Resolution Planning and Failed Bank Sales
At the FDIC, newly-confirmed Chairman Hill has emphasized lessons learned from the 2023 banking turmoil. Under his guidance, the agency is developing proposed amendments to the insured depository institution resolution planning rule and exploring changes to the failed-bank marketing process, including broader participation by nonbank bidders. A pre-qualification program for such bidders is expected to be piloted in early 2026.
Debanking and BSA/AML Reform
Debanking emerged as one of the most politically and regulatorily charged issues of 2025—and it is unlikely to recede in 2026. In December, congressional committees released reports concluding that prudential regulators’ Biden-era policies had contributed to the unlawful debanking of digital asset and other lawful businesses. Those reports put direct pressure on the banking agencies to revisit supervisory practices tied to reputational risk and BSA/AML compliance.
Shortly thereafter, the OCC released its own preliminary supervisory report on debanking, summarizing information gathered from a group of large banks regarding account terminations and related policies. While the OCC report stopped short of taking definitive action, the agency stated that all reviewed institutions had engaged in debanking activity and emphasized that it would pursue further supervisory action and potential referrals where conduct was found to be unlawful.
Together, the congressional findings and the OCC’s report signal that debanking will remain a live supervisory issue in the coming months. Importantly, regulators have begun to frame debanking concerns alongside broader BSA/AML reform, suggesting that future changes to AML expectations and examination practices may be aimed not only at reducing compliance burden, but also at curbing overly defensive account-closure practices driven by regulatory risk aversion.

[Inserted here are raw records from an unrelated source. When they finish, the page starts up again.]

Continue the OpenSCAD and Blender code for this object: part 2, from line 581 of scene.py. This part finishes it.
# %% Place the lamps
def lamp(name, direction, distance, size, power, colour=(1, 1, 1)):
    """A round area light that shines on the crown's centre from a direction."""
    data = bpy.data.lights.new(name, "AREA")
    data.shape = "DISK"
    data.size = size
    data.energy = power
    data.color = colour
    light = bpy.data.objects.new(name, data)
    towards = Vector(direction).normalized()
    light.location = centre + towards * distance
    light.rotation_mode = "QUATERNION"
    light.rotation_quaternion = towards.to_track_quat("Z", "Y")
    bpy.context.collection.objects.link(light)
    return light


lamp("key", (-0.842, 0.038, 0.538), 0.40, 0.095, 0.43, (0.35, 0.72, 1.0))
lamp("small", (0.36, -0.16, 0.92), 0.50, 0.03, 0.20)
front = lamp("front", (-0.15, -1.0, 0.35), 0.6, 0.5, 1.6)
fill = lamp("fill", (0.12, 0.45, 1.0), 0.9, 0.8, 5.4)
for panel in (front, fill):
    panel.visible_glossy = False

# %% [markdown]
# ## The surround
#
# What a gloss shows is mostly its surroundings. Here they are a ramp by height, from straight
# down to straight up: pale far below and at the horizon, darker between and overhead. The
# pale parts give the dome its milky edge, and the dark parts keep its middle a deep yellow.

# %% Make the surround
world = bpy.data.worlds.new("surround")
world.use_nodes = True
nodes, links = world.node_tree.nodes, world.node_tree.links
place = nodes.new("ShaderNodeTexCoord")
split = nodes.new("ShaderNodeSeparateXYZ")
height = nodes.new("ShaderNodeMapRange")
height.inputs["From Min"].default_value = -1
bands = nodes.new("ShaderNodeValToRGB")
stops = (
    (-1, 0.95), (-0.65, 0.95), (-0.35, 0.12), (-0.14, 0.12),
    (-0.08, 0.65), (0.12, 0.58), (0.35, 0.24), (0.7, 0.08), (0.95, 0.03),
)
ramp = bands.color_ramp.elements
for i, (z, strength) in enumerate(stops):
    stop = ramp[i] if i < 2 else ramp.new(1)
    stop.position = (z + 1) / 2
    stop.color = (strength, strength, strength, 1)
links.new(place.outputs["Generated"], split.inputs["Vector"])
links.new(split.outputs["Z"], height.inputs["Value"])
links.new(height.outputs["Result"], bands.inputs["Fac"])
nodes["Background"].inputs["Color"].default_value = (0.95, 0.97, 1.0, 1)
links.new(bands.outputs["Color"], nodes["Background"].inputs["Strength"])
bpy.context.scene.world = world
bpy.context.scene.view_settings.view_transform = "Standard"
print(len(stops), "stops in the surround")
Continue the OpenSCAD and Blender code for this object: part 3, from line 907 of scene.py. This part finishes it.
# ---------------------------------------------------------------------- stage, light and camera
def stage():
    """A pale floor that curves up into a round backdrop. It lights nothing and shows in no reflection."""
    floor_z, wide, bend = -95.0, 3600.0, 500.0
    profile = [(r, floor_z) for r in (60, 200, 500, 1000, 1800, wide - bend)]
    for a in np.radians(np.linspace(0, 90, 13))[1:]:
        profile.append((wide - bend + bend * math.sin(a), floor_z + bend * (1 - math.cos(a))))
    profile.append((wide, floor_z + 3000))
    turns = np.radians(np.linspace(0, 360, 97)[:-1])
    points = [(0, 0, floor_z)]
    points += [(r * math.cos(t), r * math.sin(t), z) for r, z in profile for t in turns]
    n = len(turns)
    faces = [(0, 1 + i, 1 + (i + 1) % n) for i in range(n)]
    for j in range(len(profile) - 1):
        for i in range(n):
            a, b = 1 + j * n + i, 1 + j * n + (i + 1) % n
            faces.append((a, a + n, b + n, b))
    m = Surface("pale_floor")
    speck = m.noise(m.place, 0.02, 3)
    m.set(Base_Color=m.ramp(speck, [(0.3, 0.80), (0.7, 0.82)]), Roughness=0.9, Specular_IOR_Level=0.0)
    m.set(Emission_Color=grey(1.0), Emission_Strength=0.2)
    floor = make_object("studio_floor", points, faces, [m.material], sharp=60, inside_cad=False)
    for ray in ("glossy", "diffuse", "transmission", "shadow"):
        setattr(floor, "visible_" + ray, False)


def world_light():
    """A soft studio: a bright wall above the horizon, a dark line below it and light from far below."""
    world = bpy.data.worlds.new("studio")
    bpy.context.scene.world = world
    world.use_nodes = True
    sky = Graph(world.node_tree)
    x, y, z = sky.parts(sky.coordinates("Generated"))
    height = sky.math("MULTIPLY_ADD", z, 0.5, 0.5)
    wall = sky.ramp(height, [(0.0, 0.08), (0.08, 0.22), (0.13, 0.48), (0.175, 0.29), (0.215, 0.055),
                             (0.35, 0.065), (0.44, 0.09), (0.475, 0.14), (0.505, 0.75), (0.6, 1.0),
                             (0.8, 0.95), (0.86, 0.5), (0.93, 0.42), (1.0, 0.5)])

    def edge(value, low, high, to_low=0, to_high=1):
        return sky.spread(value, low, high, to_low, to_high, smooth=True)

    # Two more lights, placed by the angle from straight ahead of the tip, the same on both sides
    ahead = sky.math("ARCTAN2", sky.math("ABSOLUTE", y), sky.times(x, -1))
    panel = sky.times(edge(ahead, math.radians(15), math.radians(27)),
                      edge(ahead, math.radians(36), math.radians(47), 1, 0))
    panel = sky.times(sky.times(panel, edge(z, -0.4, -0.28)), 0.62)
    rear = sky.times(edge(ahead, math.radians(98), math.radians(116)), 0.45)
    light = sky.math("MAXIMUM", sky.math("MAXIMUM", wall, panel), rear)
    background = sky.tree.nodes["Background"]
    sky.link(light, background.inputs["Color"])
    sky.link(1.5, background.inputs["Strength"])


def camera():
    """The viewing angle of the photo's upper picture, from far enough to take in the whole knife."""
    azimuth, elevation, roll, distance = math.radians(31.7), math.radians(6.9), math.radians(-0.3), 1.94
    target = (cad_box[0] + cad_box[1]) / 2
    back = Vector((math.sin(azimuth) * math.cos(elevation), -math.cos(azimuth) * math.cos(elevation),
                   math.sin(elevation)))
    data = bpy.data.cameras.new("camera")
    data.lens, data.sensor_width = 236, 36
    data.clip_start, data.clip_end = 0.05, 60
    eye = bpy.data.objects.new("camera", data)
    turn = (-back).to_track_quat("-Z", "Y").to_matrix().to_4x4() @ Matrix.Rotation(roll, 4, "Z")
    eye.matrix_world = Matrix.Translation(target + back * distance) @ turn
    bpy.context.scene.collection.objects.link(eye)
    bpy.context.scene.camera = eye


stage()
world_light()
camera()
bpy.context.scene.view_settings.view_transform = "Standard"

Other Issues on the Horizon
Several additional developments merit attention in 2026:
- Federal Reserve Chair Succession. Chair Powell’s term ends in May 2026, with a nomination expected early in the year.
- The Rise of Private Credit. Regulators are closely watching bank exposure to private credit markets and the competitive balance between banks and nonbanks.

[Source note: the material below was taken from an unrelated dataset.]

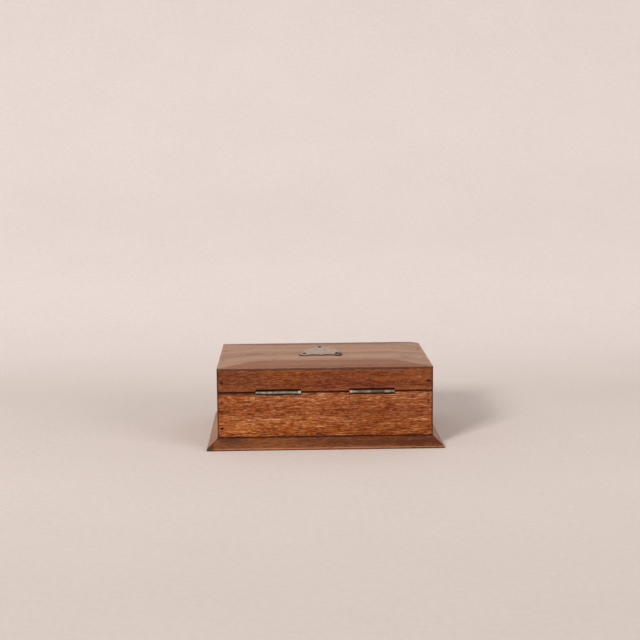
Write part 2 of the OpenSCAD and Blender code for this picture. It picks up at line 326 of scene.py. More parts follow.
class Stain(ShaderGroup):
    """A soft-edged box of dirt, wear or shade, frayed at its border."""

    title = "stain"
    takes = {"Place": VECTOR, "Centre": VECTOR, "Half": VECTOR, "Fade": FLOAT, "Raggedness": FLOAT,
             "Hollow": VECTOR}
    gives = {"Mask": FLOAT}
    fray = Layer((280.0, 280.0, 620.0), weight=2.0)

    def compose(self, bench: Bench, given: Sockets) -> Sockets:
        """Measures the way out of the box in fades, frays it and keeps it out of the hollow.

        Args:
            bench: The bench of the group's tree.
            given: The group's inputs by name.

        Returns:
            What the group gives, by name.
        """
        place = given["Place"]
        away = bench.vector("SUBTRACT", place, given["Centre"]).outputs[0]
        share = bench.math("DIVIDE", self.way_out(bench, away, given["Half"]), given["Fade"])
        frayed = self.fray.swing(bench, self.fray.noise(bench, place))
        share = bench.math("MULTIPLY_ADD", frayed, given["Raggedness"], share)
        clear = bench.ramp(self.way_out(bench, place, given["Hollow"]), 0.0, given["Fade"])
        return {"Mask": bench.math("MULTIPLY", clear, bench.ramp(share, 0.0, 1.0, 1.0, 0.0))}

    @staticmethod
    def way_out(bench: Bench, away: Feed, half: Feed) -> Socket:
        """Returns how far a point lies outside a box round zero."""
        beyond = bench.vector("SUBTRACT", bench.vector("ABSOLUTE", away).outputs[0], half).outputs[0]
        return bench.vector("LENGTH", bench.vector("MAXIMUM", beyond, ORIGIN).outputs[0]).outputs["Value"]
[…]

- “Skinny” Master Accounts. The Federal Reserve continues to explore limited-access master account models for smaller banks and specialized institutions. On December 19, the Fed issued a request for information (“RFI”) seeking public input on so-called “skinny” master accounts, which would provide access to Federal Reserve payment rails while limiting or excluding features such as discount window access or daylight overdrafts. The RFI signals that the Fed is actively considering structural changes to account access, which has long been the holy grail for fintech and payments companies.

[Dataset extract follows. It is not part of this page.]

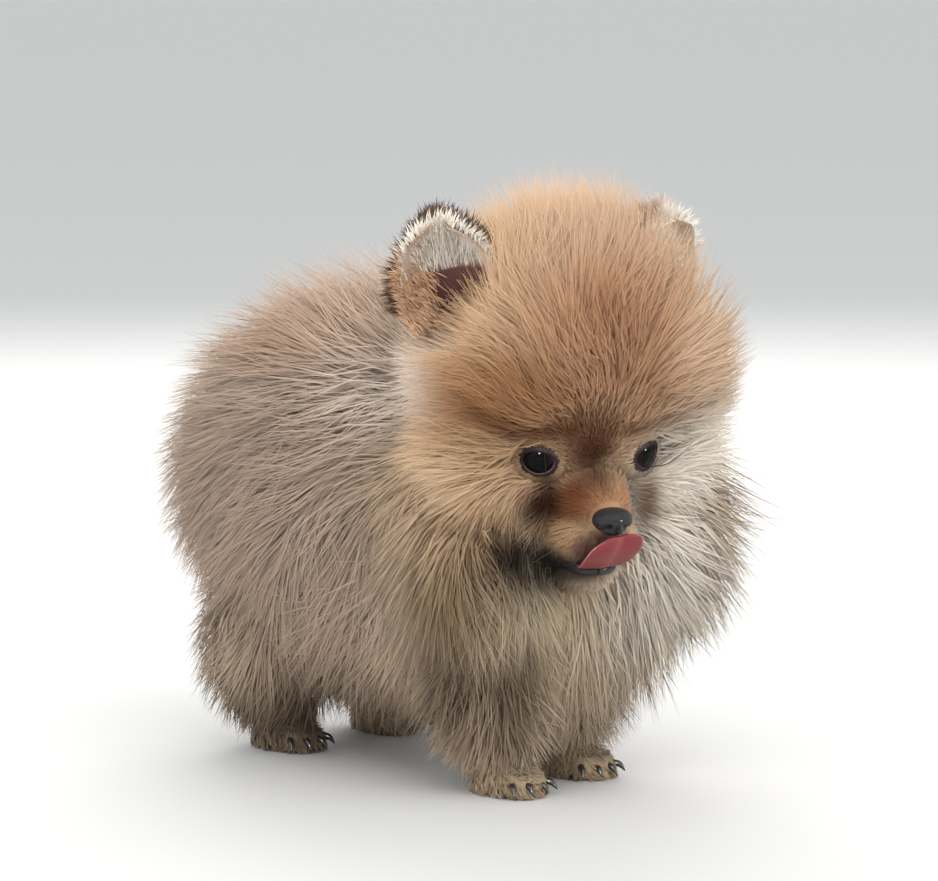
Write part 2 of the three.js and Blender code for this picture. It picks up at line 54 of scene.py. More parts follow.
# %% Places on the body and on the head
import math
import bmesh
import bpy
import numpy as np
from mathutils import Matrix, Vector, kdtree

MM = 0.001
chance = np.random.default_rng(7)

HEAD_AT = np.array([-8.0, -77.0, 104.3])
HEAD_TURN_DEG = -20
HEAD_BOW_DEG = 15
EYE_AT = (14.6, 4.4, 0.0)
BODY = np.eye(4)


def turned(axis, degrees):
    return np.array(Matrix.Rotation(math.radians(degrees), 4, axis))


def moved(place):
    return np.array(Matrix.Translation(Vector(place)))


HEAD = moved(HEAD_AT) @ turned("Z", HEAD_TURN_DEG) @ turned("X", HEAD_BOW_DEG)


def placed(points, spot):
    return np.asarray(points, float) @ spot[:3, :3].T + spot[:3, 3]


def seen_from(points, spot):
    return (np.asarray(points, float) - spot[:3, 3]) @ spot[:3, :3]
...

- ESG and DEI Retrenchment. Federal banking agencies have withdrawn climate-risk guidance and exited international green-finance initiatives, signaling a sustained retreat from ESG-driven supervision.
Summary
There can be no question that 2025 marked a decisive turn in U.S. banking regulation. Stablecoin legislation, capital reform, supervisory recalibration, and renewed openness to novel charters have reshaped the landscape. In 2026, the focus will shift from direction-setting to execution, testing how far, and how fast, this new regulatory posture can be translated into durable rules and supervisory practice. We will be monitoring these areas closely and will provide additional updates throughout the year.